◆ **EXERCISE INSTRUCTIONS**: The listing below should be copied in full, word for word.

◆ **INFORMATION PROVIDED**:
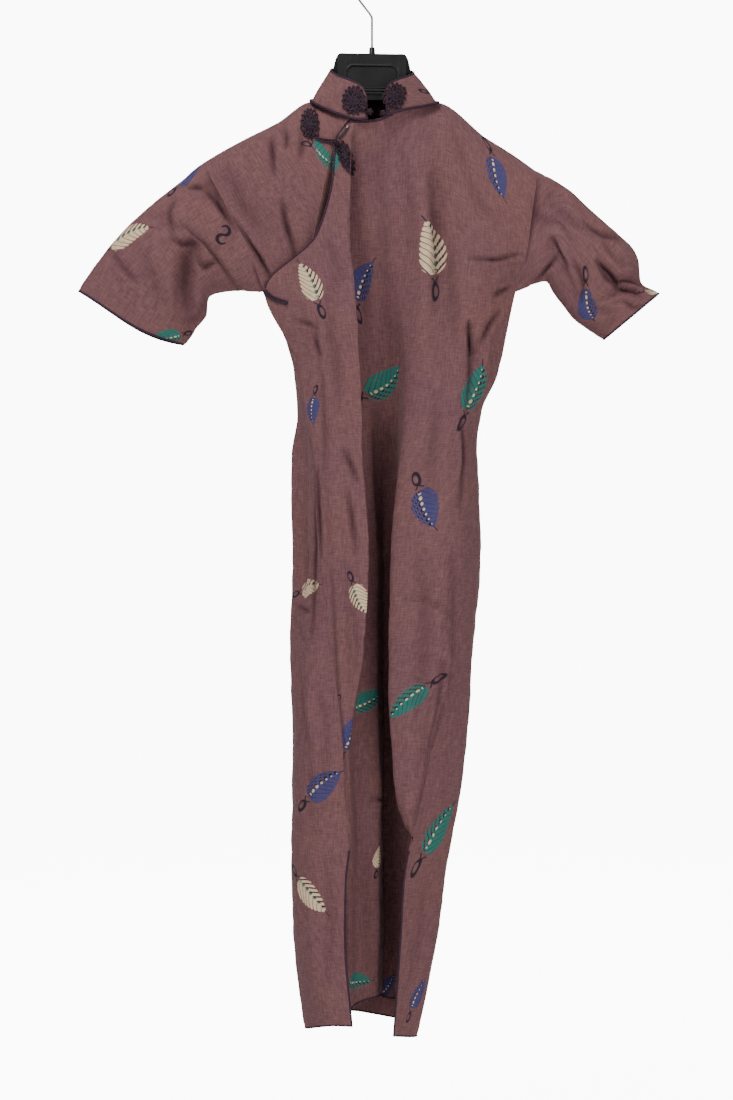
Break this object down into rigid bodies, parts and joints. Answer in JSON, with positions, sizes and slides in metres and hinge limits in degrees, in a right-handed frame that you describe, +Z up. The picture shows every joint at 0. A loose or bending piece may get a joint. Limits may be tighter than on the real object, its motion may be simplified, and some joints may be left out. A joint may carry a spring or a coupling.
{
  "type": "cheongsam dress on hanger",
  "caption": "Long cheongsam with stand collar, slanting frogged opening, short sleeves and side slits, hanging on a broad moulded hanger with a wire hook.",
  "frame": {"origin": "inner top of the hanger's wire hook, where a rod or peg holds it", "axes": "+X to the right as the dress is seen from the front, +Y from the front to the back, +Z up"},
  "size_m": [0.7639, 0.1212, 1.3914],
  "materials": {
    "cloth": "slubbed cross-woven cloth, plum brown, with scattered leaf print",
    "binding": "dark purple bias binding and knotted cord",
    "hanger_plastic": "satin black moulded plastic",
    "steel": "bright plated wire"
  },
  "bodies": {
    "root": {"front_panel": "cloth", "back_panel": "cloth", "underlap": "cloth", "sleeve_left": "cloth", "sleeve_right": "cloth", "collar": "cloth", "binding_collar": "binding", "binding_neck": "binding", "binding_opening": "binding", "binding_front_hem": "binding", "binding_back_hem": "binding", "binding_cuff_left": "binding", "binding_cuff_right": "binding", "frog_collar_left": "binding", "frog_collar_right": "binding", "frog_opening_left": "binding", "frog_opening_right": "binding", "ball_knot_left": "binding", "ball_knot_right": "binding", "loop_underarm": "binding", "press_stud": "steel", "hanger_body": "hanger_plastic", "ferrule": "hanger_plastic", "hook_wire": "steel"}
  },
  "joints": []
}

◆ **RESULT**:
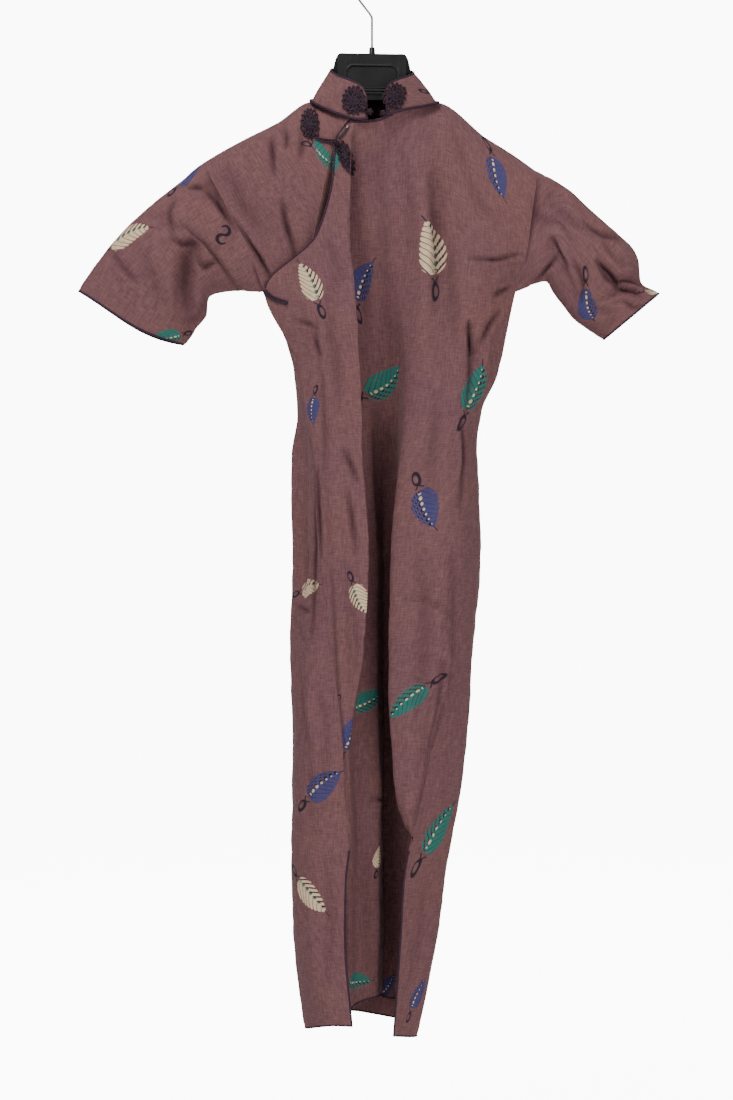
Break this object down into rigid bodies, parts and joints. Answer in JSON, with positions, sizes and slides in metres and hinge limits in degrees, in a right-handed frame that you describe, +Z up. The picture shows every joint at 0. A loose or bending piece may get a joint. Limits may be tighter than on the real object, its motion may be simplified, and some joints may be left out. A joint may carry a spring or a coupling.
{
  "type": "cheongsam dress on hanger",
  "caption": "Long cheongsam with stand collar, slanting frogged opening, short sleeves and side slits, hanging on a broad moulded hanger with a wire hook.",
  "frame": {"origin": "inner top of the hanger's wire hook, where a rod or peg holds it", "axes": "+X to the right as the dress is seen from the front, +Y from the front to the back, +Z up"},
  "size_m": [0.7639, 0.1212, 1.3914],
  "materials": {
    "cloth": "slubbed cross-woven cloth, plum brown, with scattered leaf print",
    "binding": "dark purple bias binding and knotted cord",
    "hanger_plastic": "satin black moulded plastic",
    "steel": "bright plated wire"
  },
  "bodies": {
    "root": {"front_panel": "cloth", "back_panel": "cloth", "underlap": "cloth", "sleeve_left": "cloth", "sleeve_right": "cloth", "collar": "cloth", "binding_collar": "binding", "binding_neck": "binding", "binding_opening": "binding", "binding_front_hem": "binding", "binding_back_hem": "binding", "binding_cuff_left": "binding", "binding_cuff_right": "binding", "frog_collar_left": "binding", "frog_collar_right": "binding", "frog_opening_left": "binding", "frog_opening_right": "binding", "ball_knot_left": "binding", "ball_knot_right": "binding", "loop_underarm": "binding", "press_stud": "steel", "hanger_body": "hanger_plastic", "ferrule": "hanger_plastic", "hook_wire": "steel"}
  },
  "joints": []
}